The determining of the weighting function may include normalizing the ISF coefficient or the LSF coefficient.
The first weighting function may be obtained by combining a magnitude weighting function and a frequency weighting function.
The magnitude weighting function may be relevant to a spectral envelope of the input signal and may be determined by using a spectral magnitude of the input signal.
The magnitude weighting function may be determined by using sizes of one or more spectrum bins corresponding to a frequency of the ISF coefficient or the LSF coefficient.
The frequency weighting function may be determined by using frequency information of the input signal.
The frequency weighting function may be determined by using at least one selected from a perceptual characteristic and a formant distribution of the input signal.

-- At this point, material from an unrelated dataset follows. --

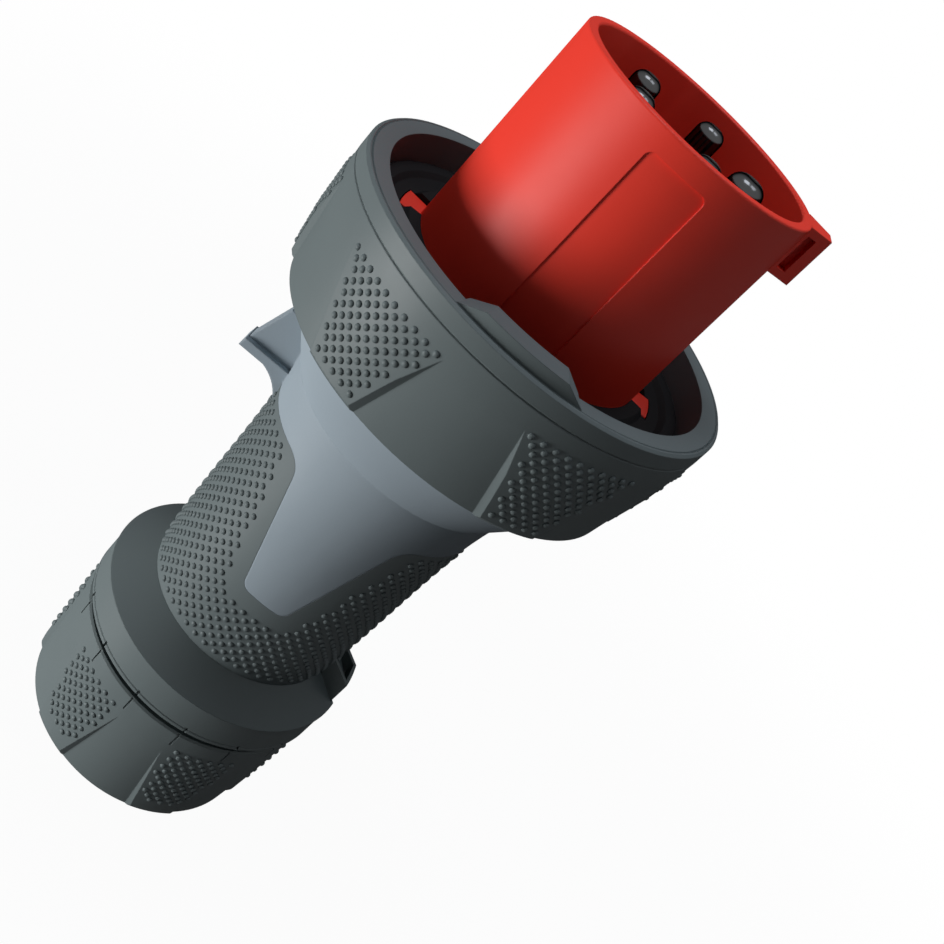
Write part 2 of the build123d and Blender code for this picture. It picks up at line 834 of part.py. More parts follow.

The first weighting function may be determined based on at least one selected from a bandwidth, a coding mode, and an internal sampling frequency.
The second weighting function may be determined by using position information of adjacent ISF coefficients or LSF coefficients.
According to one or more exemplary embodiments, a method includes: obtaining a line spectral frequency (LSF) coefficient or an immitance spectral frequency (ISF) coefficient from a linear predictive coding (LPC) coefficient of an input signal; combining a first weighting function based on spectral analysis information and a second weighting function based on position information of the LSF coefficient or the ISF coefficient to determine a weighting function; and quantizing the LSF coefficient or the ISF coefficient, based on the determined weighting function.
The determining of the weighting function may be identically applied to a frame-end subframe and a mid-subframe.
The quantizing comprises applying the weighting function during directly quantizing the LSF coefficient or the ISF coefficient, in a frame-end subframe.
The quantizing may include: weighting an unquantized ISF coefficient or LSF coefficient of a mid-subframe by using the weighting function; and quantizing a weighting parameter for calculating a weighted average between quantized ISF coefficients or LSF coefficients of frame end subframes of a previous frame and a current frame, based on the weighted ISF coefficient or LSF coefficient of the mid-subframe.
The weighting parameter of the mid-subframe may be searched for in a codebook.
According to an exemplary embodiment, it is possible to enhance a quantization efficiency of an LPC coefficient by converting the LPC coefficient to an ISF coefficient or an LSF coefficient and thereby quantizing the ISF coefficient or the LSF coefficient.
According to an exemplary embodiment, it is possible to enhance a quality of a synthesized signal based on an importance of an LPC coefficient by determining a weighting function associated with the importance of the LPC coefficient.
According to an exemplary embodiment, it is possible to enhance a quality of a synthesized signal with a few bits by quantizing a weighting parameter for obtaining a weighted average between the quantized LPC coefficient of a current frame and the quantized LPC coefficient of a previous frame, instead of directly quantizing an LPC coefficient of a mid-subframe.
According to an exemplary embodiment, it is possible to enhance a quantization efficiency of an LPC coefficient, and to accurately induce a weight of the LPC coefficient by combining a magnitude weighting function, a frequency weighting function and a weighting function based on position information of the LSF coefficient or the ISF coefficient. The magnitude weighting function indicates that an ISF or an LSF substantially affects a spectral envelope of an input signal. The frequency weighting function may use a perceptual characteristic in a frequency domain and a formant distribution.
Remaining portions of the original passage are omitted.